Siempre habrá pesadumbres en nuestra vida, profundas pesadumbres. Tomás de Aquino escribió: “Toda opción es una renuncia”. Por esta razón, encontramos tan difícil hacer firmes opciones, particularmente cuando éstas pertenecen a algún tipo de compromiso permanente. Queremos las cosas correctas, pero no queremos renunciar a otras. ¡Queremos todo!
Pero no podemos tenerlo todo, ninguno de nosotros, sin importar lo llenos que estemos de talento, energía y oportunidad; y a veces nos cuesta mucho tiempo entender propiamente por qué. Por el momento, en la historia de Kidd, Sarah, -treintañera, soltera, sin empleo, mayormente alejada de su propia familia, frustrada por los obstáculos de la sociedad y sus limitadas opciones como mujer- vive como huésped con una mujer amiga, Lucrecia, ministra cuáquera. Una tarde, sentada con Lucrecia, lamentando los obstáculos de su vida, dice Sarah: “¿Por qué plantaría Dios en nosotros tan profundos anhelos… si éstos no llegan a nada?”. Era más un lamento que una pregunta, pero Lucrecia replica: “Dios nos llena con toda suerte de anhelos que van contra la índole del mundo; pero el hecho de que estos anhelos no lleguen a nada…, bueno, yo dudo de que eso sea obra de Dios. Creo que sabemos bien que eso es obra de los hombres”.
Para Lucrecia, si el mundo fuera sólo hermoso, no tendríamos sueños rotos. En cierto modo, tiene razón; mucho de lo que es erróneo en este planeta es obra nuestra. Pero nuestras frustraciones nos unen finalmente a una raíz más profunda y menos culpable, la insuficiencia de la vida misma. La vida, este lado de la eternidad, no es completa. Nosotros, este lado de la eternidad, no somos completos. Este lado de la eternidad de ningún modo es completo. En palabras de Karl Rahner: “En la angustia de la insuficiencia de cada cosa alcanzable, nosotros aprendemos por fin que, en esta vida, todas las sinfonías tienen que quedar inacabadas”.
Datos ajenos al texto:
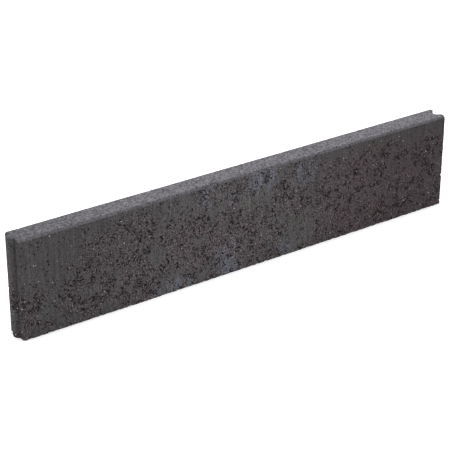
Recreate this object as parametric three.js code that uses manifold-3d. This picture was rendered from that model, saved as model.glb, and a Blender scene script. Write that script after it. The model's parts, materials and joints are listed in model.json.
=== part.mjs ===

Esto tiene muchas implicaciones; no es la menor el simple -aunque no fácilmente digerible- hecho de que nosotros no podemos tenerlo todo ni hacerlo todo. Nuestras vidas tienen verdaderos límites, y necesitamos dejar de mortificar lo que tenemos y lo que hemos llevado a cabo por lo que no tenemos y por lo que no hemos realizado. A pesar del común mito en contra, ¡nadie lo consigue todo! La mayoría de nosotros -sospecho- puede referirse a alguno de estos pesares: “He criado bien a mis hijos, pero ahora nunca iré profesionalmente a ninguna parte. Tengo éxito en el trabajo, pero menos como esposo y padre. Nunca me casé, por razones equivocadas, pero ahora estoy soltero y solo. He sacrificado mi vida ordinaria por un ideal, pero ahora echo en falta fieramente lo que he tenido que abandonar”. O, como Sarah, el personaje de Sue Monk Kidd: “Nunca he comprometido mis principios, pero eso ha traído una brutal soledad a mi vida”.
La cuestión nunca es si vivimos con penas o sin ellas. Todos las tenemos. Aunque, con esperanza, hemos escogido la pena con la que podemos vivir del modo mejor.